The University of Maryland’s College of Arts and Humanities has appointed associate research professor and historian Paul Scham director of the Joseph and Alma Gildenhorn Institute for Israel Studies, effective July 1, 2020.

headshot of Paul Scham

Scham has served as the executive director of the Gildenhorn Institute since its inception in 2008 and has been a research associate professor in The Joseph and Rebecca Meyerhoff Center for Jewish Studies since 2014. He succeeds Yoram Peri, the institute’s founding director.
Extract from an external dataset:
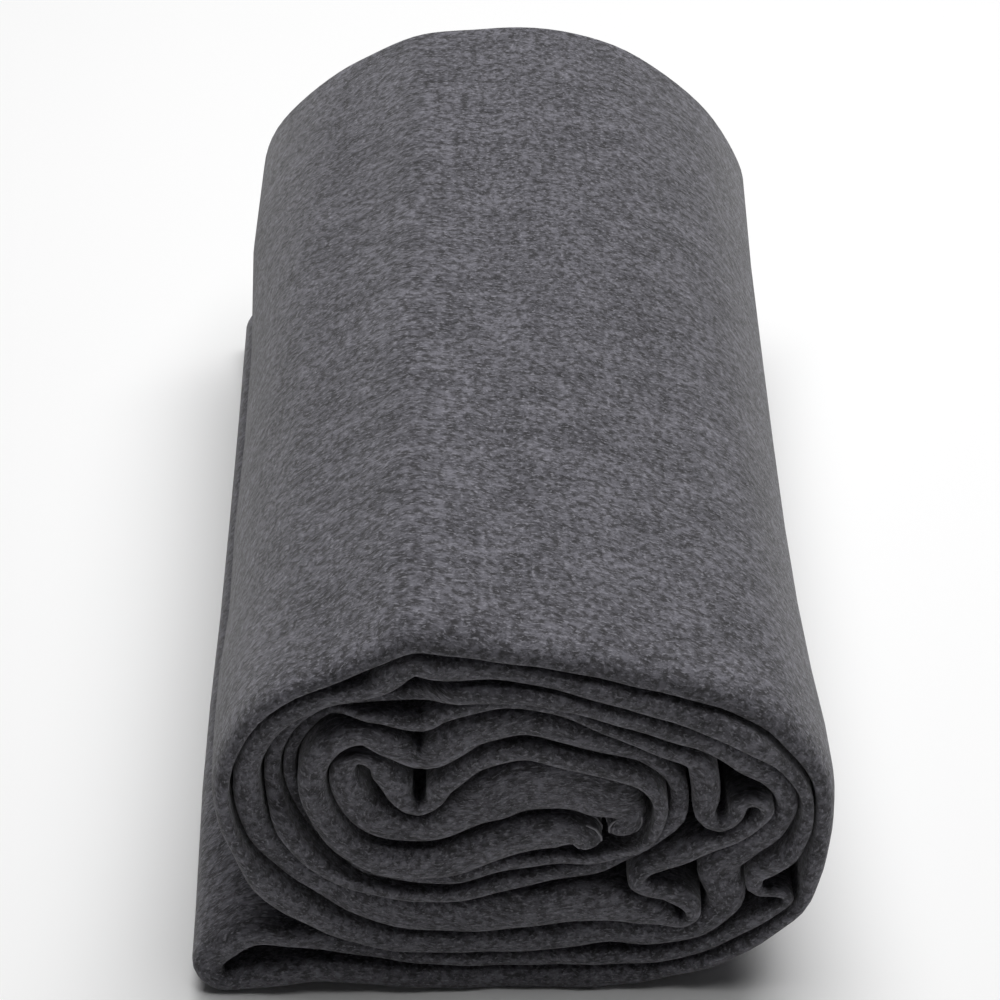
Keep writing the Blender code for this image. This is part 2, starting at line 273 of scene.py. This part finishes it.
def room_beside(points, full, normals):
    """How far the cloth can swell to the side of the normals before it meets other cloth.

    A ball that touches the ribbon at one point swells until it touches the ribbon elsewhere.
    Two neighbouring turns share the room between them in proportion to their fullness.
    """
    room = np.empty(len(points))
    for index, point in enumerate(points):
        away = points - point
        ahead = away @ normals[index]
        facing = ahead > AHEAD
        ball = (away[facing] ** 2).sum(axis=1) / (2 * ahead[facing])
        share = 2 * full[index] / (full[index] + full[facing])
        room[index] = (ball * share).min() if facing.any() else OPEN_ROOM
    swell = np.minimum(full / 2, room - CREASE_GAP / 2)
    return np.maximum(calm(swell), THINNEST_HALF)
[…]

“Under Professor Peri, the Gildenhorn Institute has established itself as a leading center for non-partisan and even-handed education about Israel,” said Scham. “I look forward to continuing its growth.”

As director, Scham will focus on forward-looking programming and curriculum to “train the scholars of tomorrow with the best scholars of today.”

“Paul Scham has already been a significant asset to the Gildenhorn Institute, given his active role in its curriculum and programming,” said Bonnie Thornton Dill, dean of the College of Arts and Humanities. “I am delighted that he has agreed to dedicate his time and talents to serve in this new leadership capacity.”

For more than 30 years, Scham has worked on issues relating to Israel and the Israeli-Palestinian conflict. From 1996-2002, he coordinated joint Israeli-Palestinian and Israeli-Jordanian research projects at the Truman Institute of the Hebrew University of Jerusalem and, since his return to the U.S. in 2002, has been a non-resident scholar at the Middle East Institute in Washington, D.C., the oldest Washington-based institution dedicated solely to the study of the Middle East.

Scham has published widely on the Israeli-Palestinian conflict and its historical narratives, Hamas, Jordan, the religious right in Israel and other subjects. He is the managing editor of the Israel Studies Review and co-editor of both “Shared Histories: A Palestinian-Israeli Dialogue” and “Shared Narratives,” published as a special issue of Israel Studies.

He earned a Bachelor of Arts degree from Columbia University and a Juris Doctor degree from the University of California, Berkeley.